_Short task:_
Your task is to copy the lines between the line containing "obj.matrix_world = world" and the line containing "imported = [obj", counting both of those lines, and to emit nothing more.
# start of Supplied information
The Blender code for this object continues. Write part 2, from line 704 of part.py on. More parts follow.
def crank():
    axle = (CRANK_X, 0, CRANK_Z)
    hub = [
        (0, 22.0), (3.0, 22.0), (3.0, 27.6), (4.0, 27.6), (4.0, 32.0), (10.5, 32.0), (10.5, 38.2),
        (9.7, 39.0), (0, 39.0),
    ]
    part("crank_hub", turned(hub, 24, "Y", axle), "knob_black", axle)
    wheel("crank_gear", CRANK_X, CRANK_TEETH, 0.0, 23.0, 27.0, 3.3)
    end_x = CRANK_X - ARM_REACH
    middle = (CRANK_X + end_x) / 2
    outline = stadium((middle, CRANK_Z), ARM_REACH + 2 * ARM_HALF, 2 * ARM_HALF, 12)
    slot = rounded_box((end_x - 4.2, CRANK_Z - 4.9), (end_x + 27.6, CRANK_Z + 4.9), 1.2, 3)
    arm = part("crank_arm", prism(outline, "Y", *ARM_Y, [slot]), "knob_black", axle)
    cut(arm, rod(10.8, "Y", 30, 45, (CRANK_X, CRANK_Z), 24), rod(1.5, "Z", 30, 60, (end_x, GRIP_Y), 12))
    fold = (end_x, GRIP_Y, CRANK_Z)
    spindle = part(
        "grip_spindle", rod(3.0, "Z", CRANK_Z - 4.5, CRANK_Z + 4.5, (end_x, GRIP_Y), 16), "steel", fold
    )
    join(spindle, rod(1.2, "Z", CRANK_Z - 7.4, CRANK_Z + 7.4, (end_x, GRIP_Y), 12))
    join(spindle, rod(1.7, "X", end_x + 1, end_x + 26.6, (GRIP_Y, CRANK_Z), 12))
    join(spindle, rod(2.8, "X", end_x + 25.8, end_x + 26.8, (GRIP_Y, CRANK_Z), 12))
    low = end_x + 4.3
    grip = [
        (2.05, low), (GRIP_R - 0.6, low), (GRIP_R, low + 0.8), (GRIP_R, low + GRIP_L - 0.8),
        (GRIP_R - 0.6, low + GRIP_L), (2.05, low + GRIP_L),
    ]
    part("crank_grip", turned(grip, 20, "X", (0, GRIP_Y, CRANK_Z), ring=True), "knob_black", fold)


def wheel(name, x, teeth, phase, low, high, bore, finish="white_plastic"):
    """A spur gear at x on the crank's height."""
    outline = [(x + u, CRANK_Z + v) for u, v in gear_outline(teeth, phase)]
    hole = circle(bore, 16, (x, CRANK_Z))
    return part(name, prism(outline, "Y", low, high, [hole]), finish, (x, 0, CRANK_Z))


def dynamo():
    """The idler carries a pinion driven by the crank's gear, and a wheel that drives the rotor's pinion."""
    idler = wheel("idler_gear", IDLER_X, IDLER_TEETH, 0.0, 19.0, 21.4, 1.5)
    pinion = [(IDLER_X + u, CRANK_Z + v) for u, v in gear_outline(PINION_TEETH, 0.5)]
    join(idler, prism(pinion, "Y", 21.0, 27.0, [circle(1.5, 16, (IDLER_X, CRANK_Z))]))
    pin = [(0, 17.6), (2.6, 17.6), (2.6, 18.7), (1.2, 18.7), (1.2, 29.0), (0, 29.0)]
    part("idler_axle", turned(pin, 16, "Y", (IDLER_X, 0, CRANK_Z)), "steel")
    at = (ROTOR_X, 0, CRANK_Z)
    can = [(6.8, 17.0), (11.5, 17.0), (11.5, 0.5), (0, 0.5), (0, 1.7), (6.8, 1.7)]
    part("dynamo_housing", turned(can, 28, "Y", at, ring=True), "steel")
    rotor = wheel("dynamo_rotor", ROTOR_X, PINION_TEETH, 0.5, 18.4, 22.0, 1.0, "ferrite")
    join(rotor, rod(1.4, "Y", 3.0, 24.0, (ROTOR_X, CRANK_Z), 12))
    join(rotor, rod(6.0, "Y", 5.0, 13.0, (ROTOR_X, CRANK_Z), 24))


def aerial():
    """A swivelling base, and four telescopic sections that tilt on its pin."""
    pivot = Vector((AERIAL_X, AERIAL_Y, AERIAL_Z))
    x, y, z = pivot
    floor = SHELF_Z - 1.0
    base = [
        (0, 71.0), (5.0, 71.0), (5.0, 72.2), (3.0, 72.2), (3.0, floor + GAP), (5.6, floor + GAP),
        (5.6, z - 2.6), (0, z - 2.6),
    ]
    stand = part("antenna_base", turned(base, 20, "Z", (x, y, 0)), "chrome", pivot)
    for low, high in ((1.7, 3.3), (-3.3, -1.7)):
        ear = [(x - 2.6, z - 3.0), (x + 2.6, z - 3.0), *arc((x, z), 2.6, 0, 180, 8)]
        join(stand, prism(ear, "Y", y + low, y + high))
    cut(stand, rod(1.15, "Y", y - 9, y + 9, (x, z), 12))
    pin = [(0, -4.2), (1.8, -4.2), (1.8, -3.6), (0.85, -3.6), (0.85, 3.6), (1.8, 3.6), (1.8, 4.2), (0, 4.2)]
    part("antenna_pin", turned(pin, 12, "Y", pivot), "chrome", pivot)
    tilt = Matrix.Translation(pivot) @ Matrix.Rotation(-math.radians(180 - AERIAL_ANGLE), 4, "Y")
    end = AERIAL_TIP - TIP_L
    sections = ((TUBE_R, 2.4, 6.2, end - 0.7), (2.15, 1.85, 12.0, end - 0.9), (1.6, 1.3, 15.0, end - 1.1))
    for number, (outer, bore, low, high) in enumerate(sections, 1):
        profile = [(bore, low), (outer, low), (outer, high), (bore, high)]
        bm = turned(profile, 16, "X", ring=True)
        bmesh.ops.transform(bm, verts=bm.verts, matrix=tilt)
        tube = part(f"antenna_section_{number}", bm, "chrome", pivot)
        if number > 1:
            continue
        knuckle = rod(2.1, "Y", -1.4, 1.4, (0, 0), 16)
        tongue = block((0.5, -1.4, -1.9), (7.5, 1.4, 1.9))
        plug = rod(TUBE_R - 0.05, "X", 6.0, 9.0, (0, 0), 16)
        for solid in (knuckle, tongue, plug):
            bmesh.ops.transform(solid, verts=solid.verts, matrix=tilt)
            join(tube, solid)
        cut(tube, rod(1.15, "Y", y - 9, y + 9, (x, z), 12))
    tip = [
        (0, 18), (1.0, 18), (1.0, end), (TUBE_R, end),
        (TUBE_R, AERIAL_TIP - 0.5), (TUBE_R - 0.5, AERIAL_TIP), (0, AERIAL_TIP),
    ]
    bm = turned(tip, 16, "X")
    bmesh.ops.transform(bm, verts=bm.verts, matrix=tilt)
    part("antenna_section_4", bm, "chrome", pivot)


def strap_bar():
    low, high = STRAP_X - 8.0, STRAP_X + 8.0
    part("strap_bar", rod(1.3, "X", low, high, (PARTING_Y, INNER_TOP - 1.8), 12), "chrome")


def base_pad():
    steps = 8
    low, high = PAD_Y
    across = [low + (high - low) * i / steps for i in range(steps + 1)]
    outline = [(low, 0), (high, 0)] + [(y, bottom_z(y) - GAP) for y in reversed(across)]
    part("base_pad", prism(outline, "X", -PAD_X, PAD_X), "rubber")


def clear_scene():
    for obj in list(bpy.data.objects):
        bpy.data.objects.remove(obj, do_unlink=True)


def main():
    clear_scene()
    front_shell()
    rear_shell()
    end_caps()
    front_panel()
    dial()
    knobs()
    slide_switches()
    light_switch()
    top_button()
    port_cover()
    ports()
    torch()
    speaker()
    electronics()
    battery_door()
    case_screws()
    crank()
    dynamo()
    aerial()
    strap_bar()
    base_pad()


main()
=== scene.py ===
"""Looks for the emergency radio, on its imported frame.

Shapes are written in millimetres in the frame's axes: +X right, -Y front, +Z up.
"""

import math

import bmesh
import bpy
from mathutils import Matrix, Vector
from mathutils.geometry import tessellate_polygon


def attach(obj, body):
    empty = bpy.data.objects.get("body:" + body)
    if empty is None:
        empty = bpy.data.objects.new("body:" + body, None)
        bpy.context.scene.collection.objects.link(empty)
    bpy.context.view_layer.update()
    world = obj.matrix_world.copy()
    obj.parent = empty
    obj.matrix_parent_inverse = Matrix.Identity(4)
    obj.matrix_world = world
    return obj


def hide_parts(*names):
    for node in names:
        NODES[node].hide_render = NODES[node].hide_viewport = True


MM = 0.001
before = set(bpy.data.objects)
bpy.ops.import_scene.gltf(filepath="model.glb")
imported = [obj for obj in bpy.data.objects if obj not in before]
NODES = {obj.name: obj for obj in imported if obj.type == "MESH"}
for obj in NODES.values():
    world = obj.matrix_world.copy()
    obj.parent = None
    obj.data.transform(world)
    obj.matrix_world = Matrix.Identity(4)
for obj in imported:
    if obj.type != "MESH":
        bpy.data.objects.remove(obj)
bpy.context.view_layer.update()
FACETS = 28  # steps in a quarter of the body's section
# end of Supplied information
_Result for this exercise:_
    obj.matrix_world = world
    return obj


def hide_parts(*names):
    for node in names:
        NODES[node].hide_render = NODES[node].hide_viewport = True


MM = 0.001
before = set(bpy.data.objects)
bpy.ops.import_scene.gltf(filepath="model.glb")
imported = [obj for obj in bpy.data.objects if obj not in before]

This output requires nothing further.